Dynamically forecasting airline departure delay probability distributions for individual flights using supervised learning
More Info
expand_more
Abstract
Punctuality is a key performance indicator for any airline, especially hub-and-spoke airlines, given their focus on short passenger connections. Flights that are delayed at departure need to compensate for lost time whilst airborne. Because fuelling takes place well before scheduled departure, predicted departure delays determine the planned fuel amounts for en-route speed optimization. To prevent unnecessary fuel burn, airlines benefit from highly accurate departure delay predictions.
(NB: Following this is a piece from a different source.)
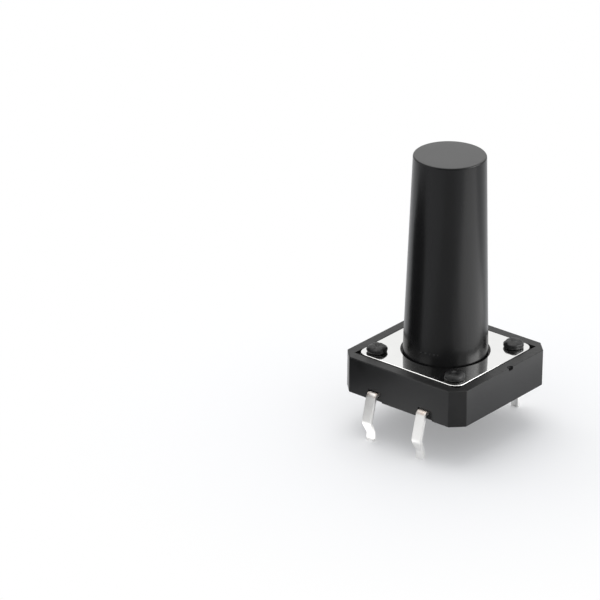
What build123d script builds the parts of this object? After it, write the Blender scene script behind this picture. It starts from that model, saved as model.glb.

This study aims to extend previous work on airline departure delay forecasting to a dynamic and probabilistic domain, whilst incorporating novel day-of-operations airline information to further minimize prediction errors. Random Forest, CatBoost, and Deep Neural Network models are proposed for a case study on departure flights of a major hub-and-spoke airline from its hub airport between 1 January 2020 and 1 August 2023. The Random Forest model is selected for its probabilistic performance and high accuracy in predicting delays between 5 and 25 min, for which en-route speed optimization has the largest effect. At the 90 min prediction horizon, the model reaches a Mean Absolute Error of 8.46 min and a Root Mean Square Error of 11.91 min. For 76% of flights, the actual delay is within the predicted probability distribution range. Finally, this study puts a strong emphasis on explainability. Flight dispatchers are therefore provided with the main factors impacting the prediction, explaining the context of the flight. The versatility of the model is demonstrated in two shadow runs within the procedures of an international airline, where delays caused by familiar and unfamiliar factors were successfully predicted.